Problem details | Each line that follows is to be retyped exactly.

Material |
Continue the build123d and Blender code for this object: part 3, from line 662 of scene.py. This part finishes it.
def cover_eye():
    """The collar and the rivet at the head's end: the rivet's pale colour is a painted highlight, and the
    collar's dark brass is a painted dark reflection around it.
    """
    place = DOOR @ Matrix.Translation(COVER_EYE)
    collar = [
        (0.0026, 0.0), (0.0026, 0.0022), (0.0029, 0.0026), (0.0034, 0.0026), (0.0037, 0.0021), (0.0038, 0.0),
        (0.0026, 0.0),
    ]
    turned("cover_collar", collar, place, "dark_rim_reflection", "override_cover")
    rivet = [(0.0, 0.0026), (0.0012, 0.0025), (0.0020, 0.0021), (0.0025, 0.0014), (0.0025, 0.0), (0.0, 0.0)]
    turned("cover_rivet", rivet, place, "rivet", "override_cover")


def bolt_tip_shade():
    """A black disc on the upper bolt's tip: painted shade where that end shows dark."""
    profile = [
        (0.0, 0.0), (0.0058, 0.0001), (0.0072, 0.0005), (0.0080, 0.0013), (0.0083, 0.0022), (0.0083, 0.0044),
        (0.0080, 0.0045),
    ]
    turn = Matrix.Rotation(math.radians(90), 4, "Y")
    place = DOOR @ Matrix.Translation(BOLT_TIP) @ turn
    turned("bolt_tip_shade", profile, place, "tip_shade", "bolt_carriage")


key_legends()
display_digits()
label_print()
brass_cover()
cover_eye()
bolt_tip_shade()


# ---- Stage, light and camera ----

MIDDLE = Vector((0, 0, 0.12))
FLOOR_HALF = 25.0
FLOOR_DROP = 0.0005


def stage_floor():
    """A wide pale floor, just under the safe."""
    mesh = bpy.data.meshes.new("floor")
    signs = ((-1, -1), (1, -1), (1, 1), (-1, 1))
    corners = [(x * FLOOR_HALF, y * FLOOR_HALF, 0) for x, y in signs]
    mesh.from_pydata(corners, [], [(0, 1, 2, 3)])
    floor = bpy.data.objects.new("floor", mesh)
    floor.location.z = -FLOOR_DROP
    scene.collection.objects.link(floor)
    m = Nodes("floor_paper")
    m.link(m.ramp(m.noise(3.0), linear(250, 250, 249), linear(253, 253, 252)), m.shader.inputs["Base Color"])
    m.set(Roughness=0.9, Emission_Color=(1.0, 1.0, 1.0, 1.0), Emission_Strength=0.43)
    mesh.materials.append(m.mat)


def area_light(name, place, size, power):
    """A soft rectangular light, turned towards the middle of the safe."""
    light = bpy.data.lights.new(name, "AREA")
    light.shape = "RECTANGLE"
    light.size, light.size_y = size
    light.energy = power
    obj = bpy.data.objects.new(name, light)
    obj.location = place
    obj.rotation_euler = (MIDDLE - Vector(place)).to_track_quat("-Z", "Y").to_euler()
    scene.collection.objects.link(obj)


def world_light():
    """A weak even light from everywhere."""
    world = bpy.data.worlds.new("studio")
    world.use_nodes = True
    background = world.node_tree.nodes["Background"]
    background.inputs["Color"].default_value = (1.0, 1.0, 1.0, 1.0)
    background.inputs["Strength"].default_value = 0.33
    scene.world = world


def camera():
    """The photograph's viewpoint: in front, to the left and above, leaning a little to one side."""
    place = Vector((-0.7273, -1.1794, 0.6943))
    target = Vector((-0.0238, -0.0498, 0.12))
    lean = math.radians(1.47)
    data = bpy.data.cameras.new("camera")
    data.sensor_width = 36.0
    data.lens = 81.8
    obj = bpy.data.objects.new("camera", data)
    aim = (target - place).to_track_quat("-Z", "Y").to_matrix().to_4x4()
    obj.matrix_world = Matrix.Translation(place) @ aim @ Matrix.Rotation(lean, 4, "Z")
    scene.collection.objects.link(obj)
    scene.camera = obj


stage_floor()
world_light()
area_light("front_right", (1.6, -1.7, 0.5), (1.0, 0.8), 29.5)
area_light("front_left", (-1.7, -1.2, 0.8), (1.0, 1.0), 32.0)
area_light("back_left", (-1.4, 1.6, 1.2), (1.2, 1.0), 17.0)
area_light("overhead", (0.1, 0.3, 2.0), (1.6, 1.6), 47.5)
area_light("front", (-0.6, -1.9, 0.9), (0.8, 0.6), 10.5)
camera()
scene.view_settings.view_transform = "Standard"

Response for this exercise |
Continue the build123d and Blender code for this object: part 3, from line 662 of scene.py. This part finishes it.
def cover_eye():
    """The collar and the rivet at the head's end: the rivet's pale colour is a painted highlight, and the
    collar's dark brass is a painted dark reflection around it.
    """
    place = DOOR @ Matrix.Translation(COVER_EYE)
    collar = [
        (0.0026, 0.0), (0.0026, 0.0022), (0.0029, 0.0026), (0.0034, 0.0026), (0.0037, 0.0021), (0.0038, 0.0),
        (0.0026, 0.0),
    ]
    turned("cover_collar", collar, place, "dark_rim_reflection", "override_cover")
    rivet = [(0.0, 0.0026), (0.0012, 0.0025), (0.0020, 0.0021), (0.0025, 0.0014), (0.0025, 0.0), (0.0, 0.0)]
    turned("cover_rivet", rivet, place, "rivet", "override_cover")


def bolt_tip_shade():
    """A black disc on the upper bolt's tip: painted shade where that end shows dark."""
    profile = [
        (0.0, 0.0), (0.0058, 0.0001), (0.0072, 0.0005), (0.0080, 0.0013), (0.0083, 0.0022), (0.0083, 0.0044),
        (0.0080, 0.0045),
    ]
    turn = Matrix.Rotation(math.radians(90), 4, "Y")
    place = DOOR @ Matrix.Translation(BOLT_TIP) @ turn
    turned("bolt_tip_shade", profile, place, "tip_shade", "bolt_carriage")


key_legends()
display_digits()
label_print()
brass_cover()
cover_eye()
bolt_tip_shade()


# ---- Stage, light and camera ----

MIDDLE = Vector((0, 0, 0.12))
FLOOR_HALF = 25.0
FLOOR_DROP = 0.0005


def stage_floor():
    """A wide pale floor, just under the safe."""
    mesh = bpy.data.meshes.new("floor")
    signs = ((-1, -1), (1, -1), (1, 1), (-1, 1))
    corners = [(x * FLOOR_HALF, y * FLOOR_HALF, 0) for x, y in signs]
    mesh.from_pydata(corners, [], [(0, 1, 2, 3)])
    floor = bpy.data.objects.new("floor", mesh)
    floor.location.z = -FLOOR_DROP
    scene.collection.objects.link(floor)
    m = Nodes("floor_paper")
    m.link(m.ramp(m.noise(3.0), linear(250, 250, 249), linear(253, 253, 252)), m.shader.inputs["Base Color"])
    m.set(Roughness=0.9, Emission_Color=(1.0, 1.0, 1.0, 1.0), Emission_Strength=0.43)
    mesh.materials.append(m.mat)


def area_light(name, place, size, power):
    """A soft rectangular light, turned towards the middle of the safe."""
    light = bpy.data.lights.new(name, "AREA")
    light.shape = "RECTANGLE"
    light.size, light.size_y = size
    light.energy = power
    obj = bpy.data.objects.new(name, light)
    obj.location = place
    obj.rotation_euler = (MIDDLE - Vector(place)).to_track_quat("-Z", "Y").to_euler()
    scene.collection.objects.link(obj)


def world_light():
    """A weak even light from everywhere."""
    world = bpy.data.worlds.new("studio")
    world.use_nodes = True
    background = world.node_tree.nodes["Background"]
    background.inputs["Color"].default_value = (1.0, 1.0, 1.0, 1.0)
    background.inputs["Strength"].default_value = 0.33
    scene.world = world


def camera():
    """The photograph's viewpoint: in front, to the left and above, leaning a little to one side."""
    place = Vector((-0.7273, -1.1794, 0.6943))
    target = Vector((-0.0238, -0.0498, 0.12))
    lean = math.radians(1.47)
    data = bpy.data.cameras.new("camera")
    data.sensor_width = 36.0
    data.lens = 81.8
    obj = bpy.data.objects.new("camera", data)
    aim = (target - place).to_track_quat("-Z", "Y").to_matrix().to_4x4()
    obj.matrix_world = Matrix.Translation(place) @ aim @ Matrix.Rotation(lean, 4, "Z")
    scene.collection.objects.link(obj)
    scene.camera = obj


stage_floor()
world_light()
area_light("front_right", (1.6, -1.7, 0.5), (1.0, 0.8), 29.5)
area_light("front_left", (-1.7, -1.2, 0.8), (1.0, 1.0), 32.0)
area_light("back_left", (-1.4, 1.6, 1.2), (1.2, 1.0), 17.0)
area_light("overhead", (0.1, 0.3, 2.0), (1.6, 1.6), 47.5)
area_light("front", (-0.6, -1.9, 0.9), (0.8, 0.6), 10.5)
camera()
scene.view_settings.view_transform = "Standard"